My great grandmother was a “medium”(complete with crystal ball). She did have a gift, and made a thriving business of it. (However, she also had children rattling the table during some of her “séances”; okay?) So, I was looking for the tricks, and there were none. I continued to stare, I looked away in shame, and when I looked back again, there he was, just a little man from Bengal (normal head on normal neck). He asked me, if I found this room suitable for my stay. I replied, “Yes.”I spent each night in that room. To be honest, on the first night I searched the room for a “trip switch”or “wire”just to be sure, but I found none.

There are few people more cynical than I, but I maintain that I saw what I saw. Dada will not confirm or deny the incident; he just laughs.

I spent the days, making new friends, learning more yoga, studying a tartaric method, replenishing my soul and heart, trying to speak Turkish, and ultimately, falling in love with the country and its remarkable people. In short, I learned how to live again.

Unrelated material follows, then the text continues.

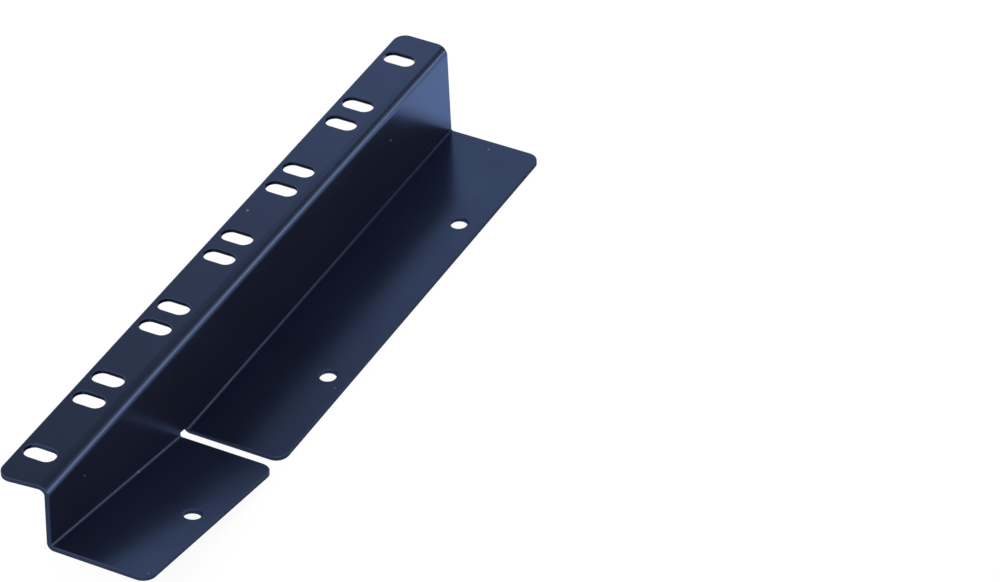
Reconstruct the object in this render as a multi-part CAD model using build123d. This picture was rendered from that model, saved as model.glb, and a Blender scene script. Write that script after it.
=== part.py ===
from build123d import *
import os
from math import cos, radians, sin, tan

# Rack ear bracket: one steel sheet folded into a Z. The ear screws to the rack rail, the web stands
# down from it, and the foot screws to the equipment in two leaves, the short one rising to the near end.
# X = 0 is the web's face on the foot's side, Y = 0 is the middle of the rack hole pattern, and Z = 0 is
# the underside of the long leaf, on which the bracket lies.

# Sheet and folds
sheet = 2.0
ear_bend_radius = 2.0
foot_bend_radius = 0.8
edge_break = 0.25

# Rack standard
rack_unit = 44.45
rack_units = 6
hole_offset = 6.35

# Ear
ear_length = 284.0
ear_width = 20.8
slot_length = 12.7
slot_width = 6.9
slot_line = 12.6

# Web
web_drop = 39.8
end_slant = 5.5

# Foot
long_run = 199.6
foot_width = 39.0
short_rise = 10.0
relief_width = 4.8
relief_reach = 0.5
corner_radius = 5.0

# Screw holes in the foot
screw_hole = 6.5
screw_line = 30.4
far_hole_inset = 50.0
long_hole_pitch = 99.2
short_hole_inset = 44.4

# Worked out from the sizes above
ear_top = sheet + web_drop
ear_bend_outer = ear_bend_radius + sheet
web_top = ear_top - ear_bend_outer
far_end = ear_length / 2
near_end = -ear_length / 2
kink = far_end - long_run
slant = tan(radians(end_slant))
rise_sin = sin(radians(short_rise))
rise_cos = cos(radians(short_rise))
fold_lift = foot_bend_radius
fold_top = sheet + fold_lift
short_drop = web_top - sheet - fold_lift * rise_cos
short_span = kink - near_end + fold_lift * rise_sin + short_drop * slant
short_run = short_span / (rise_cos + rise_sin * slant)
slot_places = [
    (unit - rack_units / 2) * rack_unit + offset
    for unit in range(rack_units)
    for offset in (hole_offset, rack_unit - hole_offset)
]


def bend_sector(inner_radius, start, end, turn):
    """Quarter ring of sheet about an axis along Y, from start to end, turned to its quadrant."""
    outer_radius = inner_radius + sheet
    ring = Circle(outer_radius) - Circle(inner_radius)
    quadrant = Rot(0, 0, turn) * Rectangle(outer_radius, outer_radius, align=Align.MIN)
    profile = Plane.XZ * (ring & quadrant)
    return Pos(0, end, 0) * extrude(profile, end - start, dir=(0, -1, 0))


def ear_plate():
    """Flat ear, with its two outer corners rounded and a slot across it at each rack hole."""
    flare = (ear_width - ear_bend_outer) * slant
    outline = Polygon(
        (-ear_bend_outer, near_end),
        (-ear_width, near_end - flare),
        (-ear_width, far_end),
        (-ear_bend_outer, far_end),
        align=None,
    )
    outline = fillet(outline.vertices().group_by(Axis.X)[0], corner_radius)
    for place in slot_places:
        outline -= Pos(-slot_line, place) * SlotOverall(slot_length, slot_width)
    return Pos(0, 0, ear_top) * extrude(outline, sheet, dir=(0, 0, -1))


def ear_bend():
    """Rounded bend from the ear down into the web."""
    return Pos(-ear_bend_outer, 0, web_top) * bend_sector(ear_bend_radius, near_end, far_end, 0)


def web_plate():
    """Upright web: slanted near edge, and a lower edge in two straight lines that meet at the kink."""
    short_low = sheet + fold_lift * rise_cos + short_run * rise_sin
    outline = Polygon(
        (near_end, web_top),
        (far_end, web_top),
        (far_end, fold_top),
        (kink + fold_lift * tan(radians(short_rise / 2)), fold_top),
        (kink + fold_lift * rise_sin - short_run * rise_cos, short_low),
        align=None,
    )
    return extrude(Plane.YZ * outline, sheet, dir=(-1, 0, 0))


def foot_leaf(start, end, hole_places):
    """Fold and leaf from start to end along Y, with the fold's inner corner at X = Z = 0."""
    fold = Pos(fold_lift, 0, fold_lift) * bend_sector(foot_bend_radius, start, end, 180)
    width = foot_width - foot_bend_radius
    outline = Pos(foot_bend_radius, start) * Rectangle(width, end - start, align=Align.MIN)
    outline = fillet(outline.vertices().group_by(Axis.X)[-1], corner_radius)
    for place in hole_places:
        outline -= Pos(screw_line, place) * Circle(screw_hole / 2)
    return fold + extrude(outline, sheet, dir=(0, 0, -1))


def foot():
    """Long level leaf and short rising leaf, parted at the kink by the relief slot."""
    far_hole = long_run - far_hole_inset
    long_leaf = foot_leaf(relief_width / 2, long_run, [far_hole, far_hole - long_hole_pitch])
    short_leaf = foot_leaf(-short_run, -relief_width / 2, [-short_hole_inset])
    return Pos(0, kink, sheet) * (long_leaf + Rot(-short_rise, 0, 0) * short_leaf)


def relief_notch():
    """Cutter for the relief slot's end, which runs up past the fold into the web, level with each leaf."""
    depth = fold_lift + relief_reach
    block = Box(2 * sheet, relief_width / 2, depth, align=(Align.CENTER, Align.MIN, Align.MIN))
    half = Pos(-sheet, 0, 0) * block
    short_half = Rot(-short_rise, 0, 0) * Pos(0, -relief_width / 2, 0) * half
    return Pos(0, kink, sheet) * (half + short_half)


def rims(body):
    """Edges where a cut face meets a face of the sheet, and none of those that run across its thickness."""
    faces_at = {}
    for face in body.faces():
        for edge in face.edges():
            faces_at.setdefault(edge, []).append(face)
    picked = []
    for edge, sides in faces_at.items():
        middle = edge @ 0.5
        square = abs(sides[0].normal_at(middle).dot(sides[-1].normal_at(middle))) < 0.2
        across = abs(edge.length - sheet) < 0.01
        if square and not across:
            picked.append(edge)
    return picked


def bracket():
    """The whole folded sheet as one solid, with a small chamfer along its cut rims."""
    folded = (ear_plate() + ear_bend() + web_plate() + foot() - relief_notch()).solid()
    return chamfer(rims(folded), edge_break).solid()


os.makedirs("parts", exist_ok=True)
body = bracket()
body.label = "rack_ear_bracket"
body.color = Color(0.09, 0.11, 0.17)
export_step(body, "parts/rack_ear_bracket.step")
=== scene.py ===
import math

import bpy
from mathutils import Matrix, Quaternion, Vector


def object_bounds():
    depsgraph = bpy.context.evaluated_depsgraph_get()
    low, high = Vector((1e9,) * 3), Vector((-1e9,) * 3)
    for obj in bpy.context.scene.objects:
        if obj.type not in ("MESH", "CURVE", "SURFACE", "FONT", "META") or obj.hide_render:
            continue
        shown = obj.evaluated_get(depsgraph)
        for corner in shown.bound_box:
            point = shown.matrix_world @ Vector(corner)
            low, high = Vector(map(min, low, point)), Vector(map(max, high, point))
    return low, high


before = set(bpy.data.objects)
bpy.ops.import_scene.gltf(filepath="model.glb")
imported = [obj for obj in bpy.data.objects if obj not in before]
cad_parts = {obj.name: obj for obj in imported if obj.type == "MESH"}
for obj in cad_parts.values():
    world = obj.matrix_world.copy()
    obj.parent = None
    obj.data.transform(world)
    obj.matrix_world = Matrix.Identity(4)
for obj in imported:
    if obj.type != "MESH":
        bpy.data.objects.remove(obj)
cad_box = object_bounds()
for obj in bpy.context.selected_objects:
    obj.select_set(False)


# Camera
# The photograph looks down on the bracket from beside its near end, through a long lens.
# Angles are in degrees: turn is from +Y towards -X, and tilt is down from the horizon.
camera_target = Vector((0.0764, 0.0406, 0.0225))
camera_distance = 1.8
camera_turn = 29.957
camera_tilt = 38.727
camera_roll = -2.746
camera_lens = 178.76
camera_film = 36.0
camera_reach = 20.0

turn = math.radians(camera_turn)
tilt = math.radians(camera_tilt)
ahead = Vector((-math.sin(turn) * math.cos(tilt), math.cos(turn) * math.cos(tilt), -math.sin(tilt)))
level = ahead.to_track_quat("-Z", "Y")
bpy.ops.object.camera_add(location=camera_target - ahead * camera_distance)
camera = bpy.context.object
camera.name = "camera"
camera.rotation_euler = (level @ Quaternion((0, 0, 1), math.radians(camera_roll))).to_euler()
camera.data.sensor_width = camera_film
camera.data.lens = camera_lens
camera.data.clip_end = camera_reach
bpy.context.scene.camera = camera


# Folded sheet
# One steel sheet, cut, punched and folded, is the whole bracket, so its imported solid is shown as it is.
# It wears a thin blue-black powder coat with a satin shine, a fine orange peel and a few specks of dust.
# In the inner fold the coat lies duller, and its colour there is painted shade: darkest towards the far end and
# only greyer, not darker, towards the near end.
coat_colour = (0.058, 0.094, 0.205, 1.0)
coat_edge_tint = (0.68, 0.77, 1.0, 1.0)
coat_metal = 1.0
coat_haze = 0.016
coat_haze_spread = 1.0
coat_smooth = 0.22
coat_dull = 0.27
cloud_size = 0.03
cloud_detail = 3.0
cloud_low = 0.3
cloud_high = 0.7
peel_size = 0.0011
peel_detail = 2.0
peel_height = 0.000012
dust_colour = (0.24, 0.25, 0.27, 1.0)
dust_spacing = 0.009
dust_radius = 0.00045
dust_share = 0.15
crease_far_shade = (0.019, 0.033, 0.095, 1.0)
crease_near_shade = (0.066, 0.092, 0.185, 1.0)
crease_dull = 0.4
crease_place = (0.00023, 0.00223, 0)
crease_reach = 0.0009
crease_core = 0.0002
crease_far = 0.09
crease_near = -0.03
kink_place = -0.058
kink_run = 1.0
kink_rise = 10.0
rim_softness = 0.0003
rim_samples = 8


# A value is either a socket to link from or a plain number or colour.
def feed(tree, value, socket):
    if isinstance(value, bpy.types.NodeSocket):
        tree.links.new(value, socket)
    else:
        socket.default_value = value


# Turns start to end of a value into low to high, and holds it at both ends.
def ramp(tree, value, start, end, low=0.0, high=1.0, smooth=False):
    node = tree.nodes.new("ShaderNodeMapRange")
    if smooth:
        node.interpolation_type = "SMOOTHSTEP"
    for name, number in (("From Min", start), ("From Max", end), ("To Min", low), ("To Max", high)):
        node.inputs[name].default_value = number
    feed(tree, value, node.inputs["Value"])
    return node.outputs["Result"]


def reckon(tree, operation, *values):
    node = tree.nodes.new("ShaderNodeMath")
    node.operation = operation
    for value, socket in zip(values, node.inputs):
        feed(tree, value, socket)
    return node.outputs["Value"]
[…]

As the month ended, I sat in that room with Dada’s business partner and devotee of the yogi philosophy, a Turkish woman named Kalianna, reviewing and marveling at the strange circumstances that had brought me here…We laughed. Then she commented, “You know, Kayla, this room was not always like this (pristine) it was like the rest of the house, [filled to the ceiling with imports]. One day, shortly before you came here, Dada and I were standing here, and he said, ‘Kalianna, this room, must change! …Now!’Well, that meant I had to do it, and within a week, I had it ‘cleared out’, painted, carpeted, etc. It was a lot of work!”

I don’t know why, but I asked Kalianna, “Do you remember what day it was?”
She answered, “Yes. I have it written on my calendar.”Interestingly, it was the same day that I had handed over the voucher, thereby changing my original plan, to request my alternate destination: Istanbul.

That is the story of how I chose Istanbul, …or how Istanbul chose me.